Auch andere Parteikolleginnen und -kollegen gratulierten Andreas Babler bereits auf Twitter – allen voran der Wiener Bürgermeister Michael Ludwig (SPÖ). „Ich gratuliere Andi Babler. Er ist ein engagierter, dynamischer Sozialdemokrat“, so Ludwig.

Andere zeigten sich überrascht. „Ich gratuliere Andreas Babler herzlich“, twitterte Altkanzler Christian Kern (SPÖ). Jedoch bestätige das alles, „dass man es in der Politik nicht so dumm denken kann, wie es hinterher kommt“.

Babler 13. SPÖ-Parteichef

Der Traiskirchner Bürgermeister Babler ist durch diese Korrektur der 13. Parteichef der SPÖ: Vor Babler gab es bisher elf männliche und mit Pamela Rendi-Wagner eine weibliche Vorsitzende.

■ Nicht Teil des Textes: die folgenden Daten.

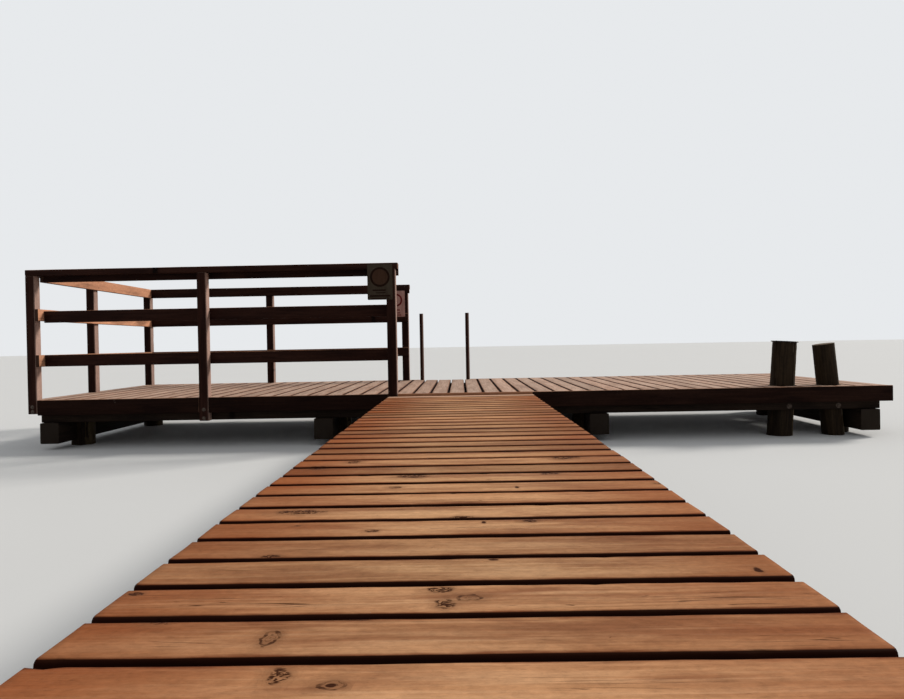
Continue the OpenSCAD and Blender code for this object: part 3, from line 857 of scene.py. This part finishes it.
# Sawn timbers
def timbers(node, material, axis, keep=False, **how):
    """Sawn timbers with their grain along axis, cut to their CAD solids where keep is true."""
    slot = "railing_timber" if material in (rail_wood, post_wood) else "carrying_timber"
    piece = Piece(node + "_timber", material, slot, node)
    for part in solids(node):
        lo, hi = span(part)
        size = hi - lo
        length, width, depth = (size[[X, Y, Z]], size[[Y, X, Z]], size[[Z, X, Y]])[axis]
        points, faces = stick(length, width, depth, rings=max(12, int(length / 0.05)), **how)
        origin = (hi[X], lo[Y], lo[Z]) if axis == Y else lo
        pith = (rng.uniform(0.3, 0.7) * width, rng.uniform(0.2, 0.8) * depth)
        piece.add(points, faces, origin, ALONG[axis], pith, keep=keep and [part])
    piece.build()


for bay in range(1, BAYS + 1):
    timbers(f"walk_stringers_{bay}", beam_wood, Y)
timbers("walk_beams", beam_wood, X)
for node in ("stringer_near", "stringers_middle", "stringer_far"):
    timbers(node, beam_wood, X, keep=True)
timbers("edge_boards", edge_wood, X, keep=True, round_top=0.005)
for i in range(1, 5):
    timbers(f"cross_beam_{i}", beam_wood, Y, round_top=0.006, round_low=0.006)
for node in ("posts_near", "posts_far", "post_side"):
    timbers(node, post_wood, Z, wobble=0.0004, round_top=0.005, round_low=0.0055)
for kind in ("rails", "top_beam"):
    for place, axis in (("near", X), ("far", X), ("side", Y)):
        timbers(f"{kind}_{place}", rail_wood, axis)
timbers("ladder_stiles", post_wood, Z, round_top=0.010, round_low=0.012)
timbers("ladder_treads", rail_wood, X)


# Piles and mooring posts
def lean_frame(lean):
    """Axes of something that leans towards +X by an angle."""
    return np.array([(math.cos(lean), 0, -math.sin(lean)), (0, 1, 0), (math.sin(lean), 0, math.cos(lean))])


def round_log(piece, part, radius, centre, keep=True, lean=0.0, top_radius=None, **how):
    """A log round an axis through centre, cut to its CAD solid where keep is true."""
    lo, hi = span(part)
    centre = np.array(centre)
    axes = lean_frame(lean)
    extra = 0.06 if lean else 0.0
    points, faces = log(hi[Z] - lo[Z] + 2 * extra, radius, top_radius or radius, **how)
    base = centre - axes[2] * ((centre[2] - lo[Z]) / math.cos(lean) + extra)
    grain_first = [2, 0, 1]
    piece.add(points[:, grain_first], faces, base, axes[grain_first], keep=keep and [part])


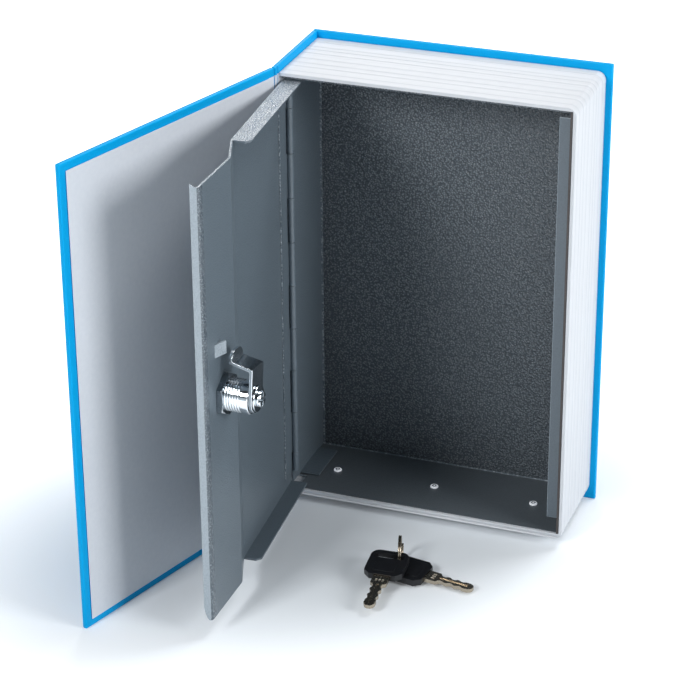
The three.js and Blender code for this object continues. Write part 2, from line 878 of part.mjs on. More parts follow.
function camScrew() {
  const low = washerInner + paperGap;
  const high = low + screwHeadThickness;
  const rim = screwHeadThickness / 4;
  let screw = turned([
    [0, washerInner - screwShankLength],
    [screwShankRadius, washerInner - screwShankLength],
    [screwShankRadius, low],
    [screwHeadRadius, low],
    [screwHeadRadius, high - rim],
    [screwHeadRadius - rim, high],
    [0, high],
  ]);
  const slot = screwSlotWidth / 2;
  const reach = screwHeadRadius + overrun;
  screw = screw.subtract(block(-reach, reach, high - screwSlotDepth, high + overrun, -slot, slot));
  screw = screw.subtract(block(-slot, slot, high - screwSlotDepth, high + overrun, -reach, reach));
  return piece("cam_screw", screw, finishes.chrome);
}

// Door with its lock, drawn closed about the hinge axis and then swung open
function door() {
  const leaf = new THREE.Group();
  leaf.add(doorPanel(), doorHingeLeaf());
  const lock = new THREE.Group();
  lock.add(lockHousing(), lockNut());
  const core = new THREE.Group();
  core.add(lockPlug(), lockCam(), camWasher(), camScrew(), ...lockWafers());
  core.rotation.y = THREE.MathUtils.degToRad(camRestAngle);
  lock.add(core);
  lock.position.set(...lockPlace);
  lock.rotation.z = -stripSlope;
  leaf.add(lock);
  leaf.position.set(hingeAxisX, hingeAxisY, 0);
  leaf.rotation.z = -THREE.MathUtils.degToRad(doorOpenAngle);
  return leaf;
}

// Distances along a key from the middle of its slot, towards the tip
const bowStart = -bowSlotInset - bowSlotWidth / 2;
const bowEnd = bowStart + bowLength;
const bladeEnd = bowEnd + bladeLength;

// Key bow: a flat plastic grip with a long slot for the ring and a pocket for the blade
function keyBow(name, slotShift) {
  const half = bowWidth / 2;
  const middle = -slotShift;
  const outline = roundedRectangle(bowStart, bowEnd, middle - half, middle + half, bowCornerRadius);
  let bow = raised(outline, 0, bowThickness);
  const slotHalf = bowSlotLength / 2;
  const slotWide = bowSlotWidth / 2;
  const slot = roundedRectangle(
    -slotWide,
    slotWide,
    middle - slotHalf,
    middle + slotHalf,
    slotWide - paperGap,
  );
  bow = bow.subtract(raised(slot, -overrun, bowThickness + overrun));
  const pocket = bladeShoulder / 2 + paperGap;
  const thick = bladeThickness / 2 + paperGap;
  const level = bowThickness / 2;
  bow = bow.subtract(
    block(
      bowEnd - bladeTang - paperGap,
      bowEnd + overrun,
      middle - pocket,
      middle + pocket,
      level - thick,
      level + thick,
    ),
  );
  return piece(name, bow, finishes.blackPlastic);
}

// Key blade: a shouldered strip with cuts along both edges and a groove on each face
function keyBlade(name, slotShift) {
  const shoulder = bladeShoulder / 2;
  const half = bladeWidth / 2;
  const level = bowThickness / 2;
  const start = bowEnd - bladeTang;
  const shoulderEnd = bowEnd + bladeShoulderLength;
  const cutSpan = (bladeEnd - half - shoulderEnd) / bladeCutDepthShares.length;
  const cuts = bladeCutDepthShares.map((share, i) => [
    shoulderEnd + (i + 0.5) * cutSpan,
    half * (1 - share),
  ]);
  const upper = [[shoulderEnd, half], ...cuts, [bladeEnd - half / 2, half]];
  const corners = [
    [start, shoulder],
    [shoulderEnd, shoulder],
    ...upper,
    [bladeEnd, half / 2],
  ];
  const mirrored = corners.map(([x, y]) => [x, -y]);
  const outline = new THREE.Shape(
    [...mirrored, ...corners.reverse()].map(([x, y]) => new THREE.Vector2(x, y - slotShift)),
  );
  let blade = raised(outline, level - bladeThickness / 2, level + bladeThickness / 2);
  const groove = bladeGrooveWidth / 2;
  [-1, 1].forEach((side) => {
    const face = level + (side * bladeThickness) / 2;
    const cut = block(
      bowEnd + bladeShoulderLength,
      bladeEnd + overrun,
      -groove - slotShift,
      groove - slotShift,
      face - bladeGrooveDepth,
      face + bladeGrooveDepth,
    );
    blade = blade.subtract(cut);
  });
  return piece(name, blade, finishes.nickel);
}

// A key as it lies: turned in the plan and sloping down to its tip, its slot round the ring
function key(number, x, y, lift, slotShift, heading, slope) {
  const group = new THREE.Group();
  group.add(keyBow(`key_${number}_bow`, slotShift), keyBlade(`key_${number}_blade`, slotShift));
  group.rotation.order = "ZYX";
  group.rotation.z = THREE.MathUtils.degToRad(heading);
  group.rotation.y = THREE.MathUtils.degToRad(slope);
  group.position.set(x, y, lift);
  return group;
}

// Split ring standing on edge through both slots, its coils pressed side by side
function keyRing() {
  const profile = [];
  const wireSides = fineSides / 2;
  for (let i = 0; i <= wireSides; i += 1) {
    const turn = (2 * Math.PI * i) / wireSides;
    const depth = ringCoils * ringWire * Math.sin(turn);
    profile.push([ringRadius + ringWire * Math.cos(turn), depth]);
  }
  const ring = piece("key_ring", turned(profile), finishes.nickel);
  ring.rotation.z = THREE.MathUtils.degToRad(ringTurn) - Math.PI / 2;
  ring.position.set(ringX, ringY, ringRadius + ringWire);
  return ring;
}

// The whole part, with its origin under the middle of the back board's lower edge
const book = new THREE.Group();
book.add(...fixedCovers(), frontCover(), pageBlockShell(), steelTray(), hingeSideWall(), strikeAngle());
book.add(...rivets(), ...fixedHinge(), door());
book.add(key(1, upperKeyX, upperKeyY, upperKeyLift, upperSlotShift, upperHeading, upperSlope));
book.add(key(2, lowerKeyX, lowerKeyY, lowerKeyLift, lowerSlotShift, lowerHeading, lowerSlope));
book.add(keyRing());
const backBoardMiddle = (spineX - jointRadius + blockWidth + coverOverhang) / 2;
book.position.set(-backBoardMiddle, -backInner - boardThickness / 2, 0);

const safe = new THREE.Group();
safe.add(book);
export default safe;
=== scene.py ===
# %% [markdown]
# # A book safe, standing open
# The object is a hardback book that hides a small steel cash box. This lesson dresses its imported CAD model.
# The CAD model gives every piece its place. Blender gives it rounded edges, threads, paint and paper.
# The first cell loads the frame.

import json
import math
from contextlib import contextmanager

import bmesh
import bpy
from mathutils import Matrix, Vector


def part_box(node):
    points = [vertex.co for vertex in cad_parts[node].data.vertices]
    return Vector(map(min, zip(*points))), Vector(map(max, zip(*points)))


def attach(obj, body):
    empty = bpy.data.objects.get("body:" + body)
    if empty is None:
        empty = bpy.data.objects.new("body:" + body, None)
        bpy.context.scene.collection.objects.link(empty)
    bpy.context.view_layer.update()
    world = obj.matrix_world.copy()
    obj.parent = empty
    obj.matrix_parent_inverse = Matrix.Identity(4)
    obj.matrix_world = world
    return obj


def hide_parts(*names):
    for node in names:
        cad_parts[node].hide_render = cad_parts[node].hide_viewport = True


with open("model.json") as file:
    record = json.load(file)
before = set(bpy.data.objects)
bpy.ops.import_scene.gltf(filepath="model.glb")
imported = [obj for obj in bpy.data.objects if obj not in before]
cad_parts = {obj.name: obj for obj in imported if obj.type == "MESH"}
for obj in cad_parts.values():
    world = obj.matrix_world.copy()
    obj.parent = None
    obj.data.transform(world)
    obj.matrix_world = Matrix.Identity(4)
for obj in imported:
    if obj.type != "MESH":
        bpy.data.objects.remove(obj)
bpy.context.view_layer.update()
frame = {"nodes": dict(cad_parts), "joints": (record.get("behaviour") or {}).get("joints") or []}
NODES = frame["nodes"]
MM = 0.001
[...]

Rendi-Wagner trat beim Sonderparteitag am Sonntag, dem 3. Juni, nicht mehr an, nachdem sie in der Mitgliederbefragung um Obfrauschaft und Spitzenkandidatur nur auf Platz drei hinter Doskozil und Bürgermeister und Bundesrat Babler gelandet war.

Am längsten im Amt in der Geschichte der österreichischen Sozialisten bzw. Sozialdemokraten war Bruno Kreisky mit mehr als 16 Jahren. Dahinter folgt Adolf Schärf, der nach dem Zweiten Weltkrieg zwölf Jahre an der Spitze stand. Kürzestdienender SPÖ-Vorsitzender ist Christian Kern mit seinen gut zwei Jahren im Amt. Unter einer vierjährigen Periode blieb sonst nur noch Viktor Klima.